Já o ministro da Secretaria de Relações Institucionais, Alexandre Padilha, apontou a possibilidade de "negligência por parte dos governos locais" pelo apagão. Disse que o presidente Lula ordenou "ações enérgicas", sobretudo em relação à fiscalização da Aneel — como confirmou o ministro da Controladoria-Geral da União (CGU), Vinicius Marques de Carvalho.
"É inadmissível que uma situação como essa aconteça, ainda mais duas vezes. Tinha acontecido em novembro do ano passado e aconteceu agora, novamente, sem que as medidas emergenciais tenham sido adotadas na velocidade necessária. [A auditoria na Aneel será] desde o que aconteceu no ano passado, em relação às medidas que deveriam ter sido adotadas e não foram, até o que vai acontecer daqui para frente, para que as mesmas falhas não se configurem", frisou Carvalho.

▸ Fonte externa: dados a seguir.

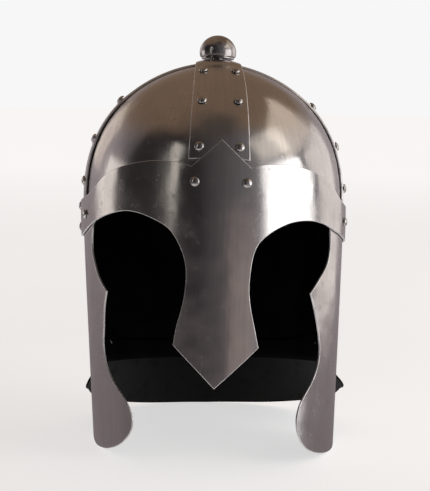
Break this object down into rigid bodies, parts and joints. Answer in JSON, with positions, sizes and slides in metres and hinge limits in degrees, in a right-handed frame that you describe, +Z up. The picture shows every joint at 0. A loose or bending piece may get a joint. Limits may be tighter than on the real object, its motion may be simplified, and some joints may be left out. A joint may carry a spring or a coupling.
{
  "type": "norse iron helmet",
  "caption": "Riveted steel helmet: round crown under crossing bands, ball finial, brow plate with eye arches and spear-ended nasal, cheek plates and a flared neck guard.",
  "frame": {"origin": "on the surface it stands on, under the middle of the helmet's box", "axes": "+Z up, the face looks along -Y, +X is the side on the viewer's right when the face is seen"},
  "size_m": [0.2201, 0.2554, 0.3199],
  "materials": {
    "polished_steel": "polished by hand, with fine upright brushing outside and black paint inside",
    "rivet_steel": "polished, worn at the rims",
    "finial_steel": "polished, slightly darker than the sheet"
  },
  "bodies": {
    "root": {"crown_panel_front_left": "polished_steel", "crown_panel_front_right": "polished_steel", "crown_panel_rear_left": "polished_steel", "crown_panel_rear_right": "polished_steel", "band_fore_aft": "polished_steel", "band_transverse": "polished_steel", "face_plate": "polished_steel", "cheek_plate_left": "polished_steel", "cheek_plate_right": "polished_steel", "neck_guard": "polished_steel", "finial": "finial_steel", "rivet_front_0_left": "rivet_steel", "rivet_front_0_right": "rivet_steel", "rivet_front_1_left": "rivet_steel", "rivet_front_1_right": "rivet_steel", "rivet_front_2_left": "rivet_steel", "rivet_front_2_right": "rivet_steel", "rivet_rear_0_left": "rivet_steel", "rivet_rear_0_right": "rivet_steel", "rivet_rear_1_left": "rivet_steel", "rivet_rear_1_right": "rivet_steel", "rivet_rear_2_left": "rivet_steel", "rivet_rear_2_right": "rivet_steel", "rivet_rear_3_left": "rivet_steel", "rivet_rear_3_right": "rivet_steel", "rivet_nape_left": "rivet_steel", "rivet_nape_right": "rivet_steel", "rivet_brow_left": "rivet_steel", "rivet_brow_right": "rivet_steel", "rivet_brow_end_left_0": "rivet_steel", "rivet_brow_end_left_1": "rivet_steel", "rivet_brow_end_left_2": "rivet_steel", "rivet_brow_end_right_0": "rivet_steel", "rivet_brow_end_right_1": "rivet_steel", "rivet_brow_end_right_2": "rivet_steel", "rivet_guard_left": "rivet_steel", "rivet_guard_right": "rivet_steel", "rivet_left_0_front": "rivet_steel", "rivet_left_0_rear": "rivet_steel", "rivet_left_1_front": "rivet_steel", "rivet_left_1_rear": "rivet_steel", "rivet_left_2_front": "rivet_steel", "rivet_left_2_rear": "rivet_steel", "rivet_right_0_front": "rivet_steel", "rivet_right_0_rear": "rivet_steel", "rivet_right_1_front": "rivet_steel", "rivet_right_1_rear": "rivet_steel", "rivet_right_2_front": "rivet_steel", "rivet_right_2_rear": "rivet_steel"}
  },
  "joints": []
}
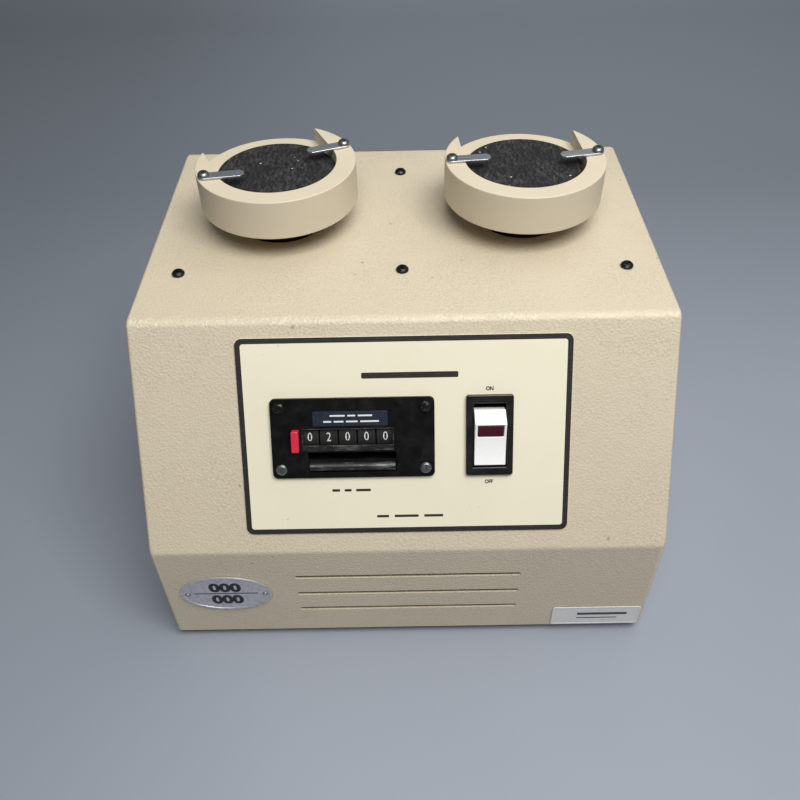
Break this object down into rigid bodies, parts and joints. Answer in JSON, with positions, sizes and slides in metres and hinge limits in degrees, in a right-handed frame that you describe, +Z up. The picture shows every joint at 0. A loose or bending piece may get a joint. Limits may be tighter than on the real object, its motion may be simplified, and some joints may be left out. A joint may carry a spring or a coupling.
{
  "type": "tapped density tester",
  "caption": "Bench tester whose motor-driven cams lift and drop turning cups that hold measuring cylinders, with a preset tap counter and power rocker.",
  "frame": {"origin": "on the table, under the middle of the housing", "axes": "+X to the operator's right, +Y to the back, +Z up"},
  "size_m": [0.31, 0.2671, 0.257],
  "materials": {
    "cover_paint": "fine pebble-textured beige paint",
    "plated_steel": "zinc plated",
    "foot_rubber": "moulded black rubber",
    "steel_screw": "plated screw",
    "black_screw": "blackened pan-head screw",
    "overlay_cream": "printed cream overlay with a dark border",
    "black_plastic": "satin black moulding",
    "collar_black": "black turned plastic",
    "red_plastic": "red push button",
    "white_plastic": "white rocker",
    "red_lens": "dark red window",
    "tag_aluminium": "stamped tag with a raised rim",
    "label_white": "plain printed label",
    "cup_plastic": "turned beige plastic",
    "pad_rubber": "worn charcoal rubber",
    "clip_steel": "flat spring-steel strip",
    "ground_steel": "ground steel",
    "motor_paint": "grey machine paint"
  },
  "bodies": {
    "housing": {"housing_cover": "cover_paint", "base_plate": "plated_steel", "bridge_plate": "plated_steel", "left_bearing_hanger": "plated_steel", "right_bearing_hanger": "plated_steel", "foot_front_left": "foot_rubber", "foot_front_right": "foot_rubber", "foot_back_left": "foot_rubber", "foot_back_right": "foot_rubber", "side_screw_left": "steel_screw", "side_screw_right": "steel_screw", "deck_screw_front_left": "black_screw", "deck_screw_front_middle": "black_screw", "deck_screw_front_right": "black_screw", "deck_screw_back_left": "black_screw", "deck_screw_back_middle": "black_screw", "deck_screw_back_right": "black_screw", "counter_screw_1": "black_screw", "counter_screw_2": "black_screw", "counter_screw_3": "black_screw", "counter_screw_4": "black_screw", "control_overlay": "overlay_cream", "counter_plate": "black_plastic", "counter_guard_bar": "black_plastic", "counter_case": "black_plastic", "switch_body": "black_plastic", "power_inlet": "black_plastic", "count_switch": "black_plastic", "left_guide_collar": "collar_black", "right_guide_collar": "collar_black", "oval_tag": "tag_aluminium", "corner_label": "label_white", "gearmotor": "motor_paint"},
    "left_lift": {"left_cam_lifter": "ground_steel"},
    "left_turntable": {"left_tap_shaft": "ground_steel", "left_cup": "cup_plastic", "left_pad": "pad_rubber", "left_clip_1_screw": "black_screw", "left_clip_2_screw": "black_screw"},
    "left_clip_a": {"left_clip_1": "clip_steel"},
    "left_clip_b": {"left_clip_2": "clip_steel"},
    "right_lift": {"right_cam_lifter": "ground_steel"},
    "right_turntable": {"right_tap_shaft": "ground_steel", "right_cup": "cup_plastic", "right_pad": "pad_rubber", "right_clip_1_screw": "black_screw", "right_clip_2_screw": "black_screw"},
    "right_clip_a": {"right_clip_1": "clip_steel"},
    "right_clip_b": {"right_clip_2": "clip_steel"},
    "cam_rotor": {"camshaft": "ground_steel", "left_cam": "ground_steel", "right_cam": "ground_steel"},
    "wheel_1": {"number_wheel_1": "black_plastic"},
    "wheel_2": {"number_wheel_2": "black_plastic"},
    "wheel_3": {"number_wheel_3": "black_plastic"},
    "wheel_4": {"number_wheel_4": "black_plastic"},
    "wheel_5": {"number_wheel_5": "black_plastic"},
    "preset_key": {"preset_button": "red_plastic"},
    "rocker": {"power_rocker": "white_plastic", "rocker_lens": "red_lens"}
  },
  "joints": [
    {"name": "cam_turn", "type": "hinge", "parent": "housing", "child": "cam_rotor", "pos_m": [0, 0.0379, 0.11], "axis": [1, 0, 0], "range_deg": [0, 300]},
    {"name": "left_tap", "type": "slide", "parent": "housing", "child": "left_lift", "axis": [0, 0, 1], "range_m": [0, 0.003]},
    {"name": "left_cup_turn", "type": "hinge", "parent": "left_lift", "child": "left_turntable", "pos_m": [-0.0751, 0.0379, 0.229], "axis": [0, 0, 1], "continuous": true},
    {"name": "left_clip_a_swivel", "type": "hinge", "parent": "left_turntable", "child": "left_clip_a", "pos_m": [-0.11544, 0.0196, 0.2539], "axis": [0, 0, 1], "range_deg": [-95, 95]},
    {"name": "left_clip_b_swivel", "type": "hinge", "parent": "left_turntable", "child": "left_clip_b", "pos_m": [-0.03476, 0.0562, 0.2539], "axis": [0, 0, 1], "range_deg": [-95, 95]},
    {"name": "right_tap", "type": "slide", "parent": "housing", "child": "right_lift", "axis": [0, 0, 1], "range_m": [0, 0.003]},
    {"name": "right_cup_turn", "type": "hinge", "parent": "right_lift", "child": "right_turntable", "pos_m": [0.0751, 0.0379, 0.229], "axis": [0, 0, 1], "continuous": true},
    {"name": "right_clip_a_swivel", "type": "hinge", "parent": "right_turntable", "child": "right_clip_a", "pos_m": [0.03093, 0.0345, 0.2539], "axis": [0, 0, 1], "range_deg": [-95, 95]},
    {"name": "right_clip_b_swivel", "type": "hinge", "parent": "right_turntable", "child": "right_clip_b", "pos_m": [0.11927, 0.0413, 0.2539], "axis": [0, 0, 1], "range_deg": [-95, 95]},
    {"name": "wheel_1_turn", "type": "hinge", "parent": "housing", "child": "wheel_1", "pos_m": [-0.0541, -0.08694, 0.14834], "axis": [1, 0, 0], "continuous": true},
    {"name": "wheel_2_turn", "type": "hinge", "parent": "housing", "child": "wheel_2", "pos_m": [-0.0434, -0.08694, 0.14834], "axis": [1, 0, 0], "continuous": true},
    {"name": "wheel_3_turn", "type": "hinge", "parent": "housing", "child": "wheel_3", "pos_m": [-0.0327, -0.08694, 0.14834], "axis": [1, 0, 0], "continuous": true},
    {"name": "wheel_4_turn", "type": "hinge", "parent": "housing", "child": "wheel_4", "pos_m": [-0.022, -0.08694, 0.14834], "axis": [1, 0, 0], "continuous": true},
    {"name": "wheel_5_turn", "type": "hinge", "parent": "housing", "child": "wheel_5", "pos_m": [-0.0113, -0.08694, 0.14834], "axis": [1, 0, 0], "continuous": true},
    {"name": "preset_press", "type": "slide", "parent": "housing", "child": "preset_key", "axis": [0, -0.8752, 0.4837], "range_m": [-0.002, 0], "stiffness_N_per_m": 400},
    {"name": "rocker_tilt", "type": "hinge", "parent": "housing", "child": "rocker", "pos_m": [0.0475, -0.09648, 0.15361], "axis": [1, 0, 0], "range_deg": [-16, 0]}
  ],
  "couplings": [
    {"joint": "cam_turn", "follows": "left_tap", "rad_per_m": 1745.3},
    {"joint": "right_tap", "follows": "left_tap", "ratio": 1}
  ]
}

"A Enel é reincidente. Por conta dos episódios anteriores, abrimos processos administrativos e foi condenada à multa de R$ 13 milhões. A Enel está recorrendo. Estamos também exigindo que nos apresente um diagnóstico. Não aceitamos a afirmação de que não tem prazo", salientou o secretário da Secretaria Nacional do Consumidor (Senacon), Wadih Damous, acrescentando que a Prefeitura de São Paulo também será notificada a explicar se as podas das árvores são feitas regularmente.
Por sua vez, o advogado-geral da União, Jorge Messias, disse que está sendo pensada uma ação de dano moral coletivo pelos prejuízos causados pela falta de resposta da Enel ao apagão.
A Aneel emitiu nota na qual rejeita insinuações de que não é firme na fiscalização das concessionárias. "A Aneel reafirma que seu papel de regulador e fiscalizador é garantir que os consumidores brasileiros tenham acesso a um serviço de energia elétrica de qualidade, contínuo e seguro, e que qualquer tentativa de intervenção ou tutela indevida na atuação da Agência não contribui para a verdadeira solução do problema. A Agência seguirá atuando de forma isenta e autônoma em prol do interesse público", observa.
Na Câmara dos Deputados, o vice-líder do governo, Alencar Santana (PT-SP), protocolou dois requerimentos. Um propõe a criação de uma comissão externa e, outro, de uma subcomissão na Comissão de Fiscalização e Controle para investigar a Enel.